Data segment >>
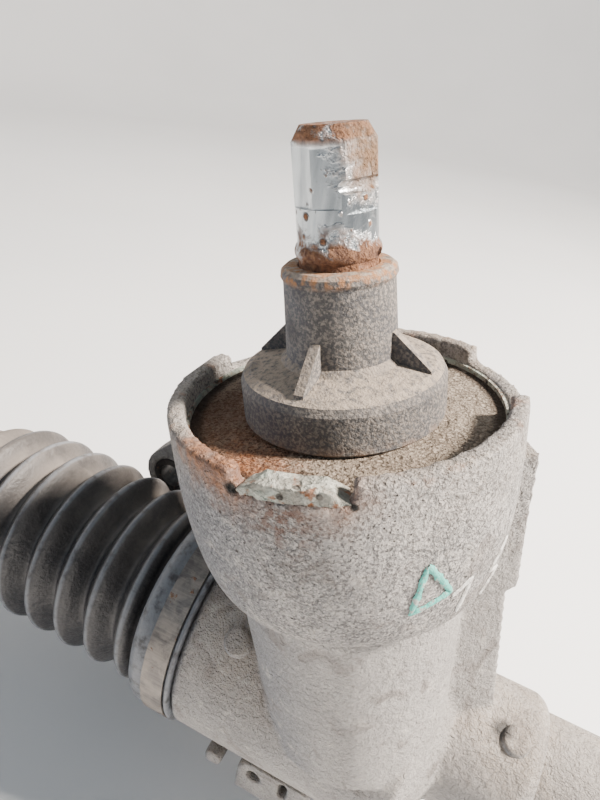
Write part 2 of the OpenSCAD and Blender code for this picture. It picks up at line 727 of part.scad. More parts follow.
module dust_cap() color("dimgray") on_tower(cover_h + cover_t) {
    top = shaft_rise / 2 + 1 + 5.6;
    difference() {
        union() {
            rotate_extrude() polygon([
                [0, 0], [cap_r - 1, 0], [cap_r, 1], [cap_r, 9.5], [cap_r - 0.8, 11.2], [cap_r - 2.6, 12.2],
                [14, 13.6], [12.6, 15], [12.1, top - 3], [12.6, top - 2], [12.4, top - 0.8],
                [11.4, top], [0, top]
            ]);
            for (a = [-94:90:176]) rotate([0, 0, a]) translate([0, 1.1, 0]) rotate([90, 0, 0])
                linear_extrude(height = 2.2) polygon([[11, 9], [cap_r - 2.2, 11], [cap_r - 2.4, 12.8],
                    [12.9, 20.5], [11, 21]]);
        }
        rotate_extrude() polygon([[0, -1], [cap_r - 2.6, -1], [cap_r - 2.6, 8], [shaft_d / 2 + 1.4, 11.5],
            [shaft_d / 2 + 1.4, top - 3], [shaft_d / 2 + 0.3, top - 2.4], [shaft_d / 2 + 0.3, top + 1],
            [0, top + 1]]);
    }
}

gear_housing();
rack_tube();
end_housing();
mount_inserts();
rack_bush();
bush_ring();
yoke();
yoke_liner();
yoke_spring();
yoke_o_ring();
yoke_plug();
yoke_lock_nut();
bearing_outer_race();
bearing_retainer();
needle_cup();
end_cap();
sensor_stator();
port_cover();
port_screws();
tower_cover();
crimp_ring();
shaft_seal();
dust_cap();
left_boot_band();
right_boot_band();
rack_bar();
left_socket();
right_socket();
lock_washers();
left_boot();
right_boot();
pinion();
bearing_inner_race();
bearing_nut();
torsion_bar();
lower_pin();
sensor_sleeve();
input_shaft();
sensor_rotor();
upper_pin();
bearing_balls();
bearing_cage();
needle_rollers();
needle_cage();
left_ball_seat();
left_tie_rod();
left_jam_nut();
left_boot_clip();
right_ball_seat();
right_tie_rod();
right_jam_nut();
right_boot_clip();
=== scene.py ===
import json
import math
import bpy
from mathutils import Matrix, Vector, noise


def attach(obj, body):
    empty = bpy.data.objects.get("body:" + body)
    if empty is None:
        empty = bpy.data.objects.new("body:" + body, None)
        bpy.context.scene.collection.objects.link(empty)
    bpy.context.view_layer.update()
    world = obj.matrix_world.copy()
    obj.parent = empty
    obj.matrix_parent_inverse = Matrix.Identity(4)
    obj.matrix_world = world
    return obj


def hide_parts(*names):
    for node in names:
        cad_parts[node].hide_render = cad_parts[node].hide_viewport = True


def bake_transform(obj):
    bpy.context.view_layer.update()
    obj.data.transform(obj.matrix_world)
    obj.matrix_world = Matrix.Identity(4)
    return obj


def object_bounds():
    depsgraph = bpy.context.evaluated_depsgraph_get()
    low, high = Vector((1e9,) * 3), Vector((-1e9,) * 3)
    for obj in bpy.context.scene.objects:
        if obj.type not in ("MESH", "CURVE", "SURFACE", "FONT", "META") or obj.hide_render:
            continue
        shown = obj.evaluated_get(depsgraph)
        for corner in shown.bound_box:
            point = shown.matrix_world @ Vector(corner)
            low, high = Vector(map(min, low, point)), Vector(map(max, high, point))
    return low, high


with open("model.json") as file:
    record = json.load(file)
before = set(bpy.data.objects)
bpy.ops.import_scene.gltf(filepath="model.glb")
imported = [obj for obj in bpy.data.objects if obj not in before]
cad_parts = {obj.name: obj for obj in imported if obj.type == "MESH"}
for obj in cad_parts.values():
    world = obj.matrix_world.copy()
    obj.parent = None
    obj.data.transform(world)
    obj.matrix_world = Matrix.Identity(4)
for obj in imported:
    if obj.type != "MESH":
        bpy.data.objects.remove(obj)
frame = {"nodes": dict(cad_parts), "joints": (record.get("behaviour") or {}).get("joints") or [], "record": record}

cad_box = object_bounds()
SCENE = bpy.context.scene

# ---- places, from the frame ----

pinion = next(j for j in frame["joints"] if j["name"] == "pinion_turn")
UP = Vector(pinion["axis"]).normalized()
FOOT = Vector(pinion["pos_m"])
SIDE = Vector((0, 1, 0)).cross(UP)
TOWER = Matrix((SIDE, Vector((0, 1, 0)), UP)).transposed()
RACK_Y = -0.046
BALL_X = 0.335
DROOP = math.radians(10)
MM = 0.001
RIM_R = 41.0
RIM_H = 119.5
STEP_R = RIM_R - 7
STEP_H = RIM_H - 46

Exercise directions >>
The lines to quote run from the one containing "gear_housing();" to the one containing "before = set(bpy.data.objects)". Quote them exactly, with both of those lines, and nothing else.

Result of the task >>
gear_housing();
rack_tube();
end_housing();
mount_inserts();
rack_bush();
bush_ring();
yoke();
yoke_liner();
yoke_spring();
yoke_o_ring();
yoke_plug();
yoke_lock_nut();
bearing_outer_race();
bearing_retainer();
needle_cup();
end_cap();
sensor_stator();
port_cover();
port_screws();
tower_cover();
crimp_ring();
shaft_seal();
dust_cap();
left_boot_band();
right_boot_band();
rack_bar();
left_socket();
right_socket();
lock_washers();
left_boot();
right_boot();
pinion();
bearing_inner_race();
bearing_nut();
torsion_bar();
lower_pin();
sensor_sleeve();
input_shaft();
sensor_rotor();
upper_pin();
bearing_balls();
bearing_cage();
needle_rollers();
needle_cage();
left_ball_seat();
left_tie_rod();
left_jam_nut();
left_boot_clip();
right_ball_seat();
right_tie_rod();
right_jam_nut();
right_boot_clip();
=== scene.py ===
import json
import math
import bpy
from mathutils import Matrix, Vector, noise


def attach(obj, body):
    empty = bpy.data.objects.get("body:" + body)
    if empty is None:
        empty = bpy.data.objects.new("body:" + body, None)
        bpy.context.scene.collection.objects.link(empty)
    bpy.context.view_layer.update()
    world = obj.matrix_world.copy()
    obj.parent = empty
    obj.matrix_parent_inverse = Matrix.Identity(4)
    obj.matrix_world = world
    return obj


def hide_parts(*names):
    for node in names:
        cad_parts[node].hide_render = cad_parts[node].hide_viewport = True


def bake_transform(obj):
    bpy.context.view_layer.update()
    obj.data.transform(obj.matrix_world)
    obj.matrix_world = Matrix.Identity(4)
    return obj


def object_bounds():
    depsgraph = bpy.context.evaluated_depsgraph_get()
    low, high = Vector((1e9,) * 3), Vector((-1e9,) * 3)
    for obj in bpy.context.scene.objects:
        if obj.type not in ("MESH", "CURVE", "SURFACE", "FONT", "META") or obj.hide_render:
            continue
        shown = obj.evaluated_get(depsgraph)
        for corner in shown.bound_box:
            point = shown.matrix_world @ Vector(corner)
            low, high = Vector(map(min, low, point)), Vector(map(max, high, point))
    return low, high


with open("model.json") as file:
    record = json.load(file)
before = set(bpy.data.objects)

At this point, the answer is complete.